In one of these letters, Rosa tells of her meeting with the chaplain of the man-of-war Constance, who landed at Pitcairn. All descendents of the mutineers, including Rosa, were intensely religious. Thus, she described the visiting chaplain to her Brewster friend: “Whether he experienced the same feeling that I did I cannot tell, but I certainly thought that a more un-chaplain-looking man was hard to find, and if words and manner are an index to a man’s character, he certainly did not seem rightly fitted for a sacred office.” And then, as though to show how shocked she was, Rosa Young concluded, “as we were about to leave ship he said, ‘Now, we will have to sing, The Girl I Left Behind Me.’”

The house in Brewster where Joseph C. Lincoln, writer of Cape Cod character stories, was born still bears a For Sale sign.
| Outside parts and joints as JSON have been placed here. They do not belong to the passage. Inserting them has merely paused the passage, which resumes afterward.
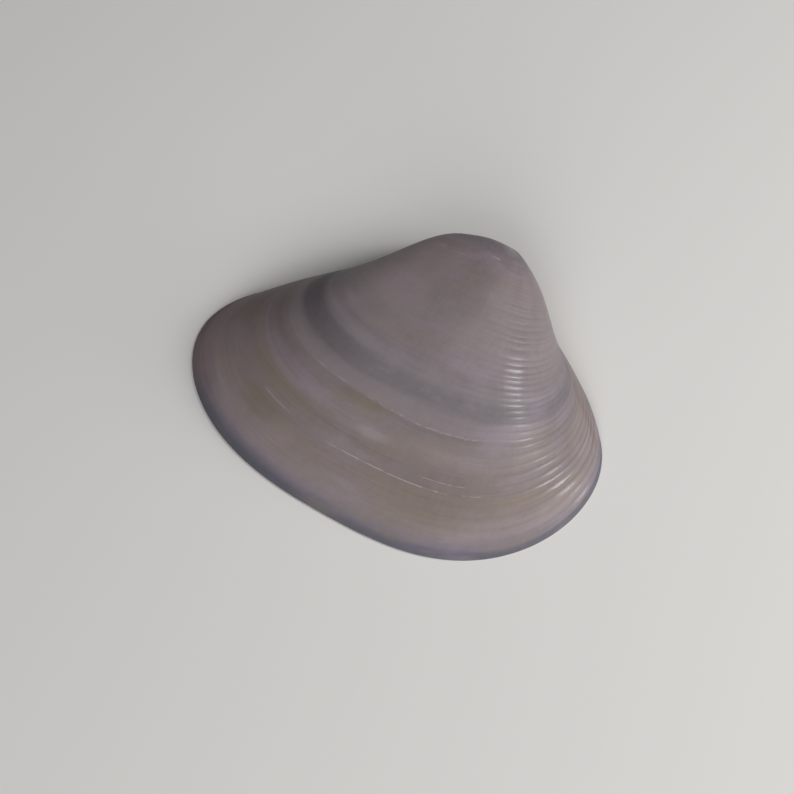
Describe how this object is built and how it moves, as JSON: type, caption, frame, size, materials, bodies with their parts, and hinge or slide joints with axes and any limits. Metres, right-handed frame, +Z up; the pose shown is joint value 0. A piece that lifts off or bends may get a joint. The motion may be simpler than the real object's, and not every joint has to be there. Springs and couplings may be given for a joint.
{
  "type": "clam shell valve",
  "caption": "Single valve of a trough clam: a rounded-triangular dome with concentric growth lines, hollow below, with a toothed hinge plate under the beak.",
  "frame": {"origin": "middle of the bounding box's bottom, on the plane that the rim rests on", "axes": "+X along the shell towards its short ribbed end, +Y across it towards the hinge, +Z up through the dome"},
  "size_m": [0.045, 0.0366, 0.0116],
  "materials": {
    "shell": "glossy grey-mauve and beige shell with darker and lighter growth bands"
  },
  "bodies": {
    "root": {"valve": "shell"}
  },
  "joints": []
}
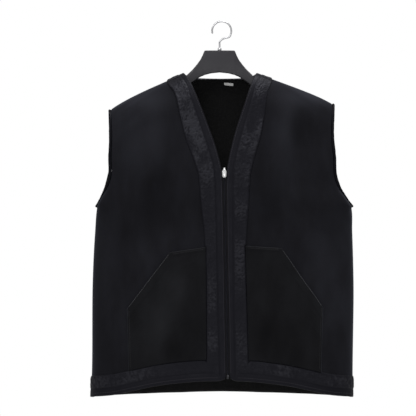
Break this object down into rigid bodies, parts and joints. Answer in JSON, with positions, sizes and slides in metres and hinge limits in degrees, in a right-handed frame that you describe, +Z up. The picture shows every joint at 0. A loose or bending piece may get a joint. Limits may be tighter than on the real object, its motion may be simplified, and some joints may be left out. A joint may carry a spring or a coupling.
{
  "type": "sheepskin vest on a hanger",
  "caption": "Sleeveless zip-front vest of suede sheepskin with wool inside, wrinkled leather bands, slant patch pockets and V-neck, hung on a broad hook hanger",
  "frame": {"origin": "the top of the hook's inside, where it sits on a rail", "axes": "X to the viewer's right across the shoulders, the front faces -Y, Z up along the hook's shaft"},
  "size_m": [0.6034, 0.1204, 0.8619],
  "materials": {
    "suede": "matt black suede with a short nap, wool on its inside",
    "trim": "black smooth leather, wrinkled, with a soft sheen",
    "zip_tape": "black woven tape with dark metal teeth",
    "zip_metal": "bright nickel",
    "label": "white woven label, blank",
    "hanger_plastic": "black moulded plastic, satin",
    "hook_metal": "bright steel wire"
  },
  "bodies": {
    "garment": {"back": "suede", "neck_band_back": "trim", "hem_band_back": "trim", "front_left": "suede", "front_band_left": "trim", "hem_band_front_left": "trim", "armhole_binding_left": "trim", "pocket_left": "suede", "zip_half_left": "zip_tape", "front_right": "suede", "front_band_right": "trim", "hem_band_front_right": "trim", "armhole_binding_right": "trim", "pocket_right": "suede", "zip_half_right": "zip_tape", "zip_slider": "zip_metal", "zip_end_box": "zip_metal", "size_label": "label", "hanger": "hanger_plastic", "hook": "hook_metal", "hook_ferrule": "hook_metal"},
    "pull_tab": {"zip_pull_tab": "zip_metal"}
  },
  "joints": [
    {"name": "pull_tab_hinge", "type": "hinge", "parent": "garment", "child": "pull_tab", "pos_m": [0.00529, -0.0564, -0.34005], "axis": [-1, 0, 0], "range_deg": [0, 165]}
  ]
}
Conrad Aiken, noted American poet, has a Summer place in a tranquil spot in the hill country. Chester Slack, an artist of reputation, lives there year-round and takes a sympathetic interest in local affairs. In recent times a Brewster craftsman, with a resourceful spirit reminiscent of the Factory Village pioneers, has been weaving fine tweeds to fill individual orders.

Brewster today reflects mostly upon her memory-book, for there is no longer any of the teeming industry of the Winslow founders. The exciting spring herring run annually draws attention to the town. Brewster has one vestige of the hallowed past that is distinctive: It is the site of the only water-power grist mill on Cape Cod where countless modern summer visitors have watched the ancient process of grinding corn—and captured a bit of stirring reality of the vigorous Founding Days of our nation.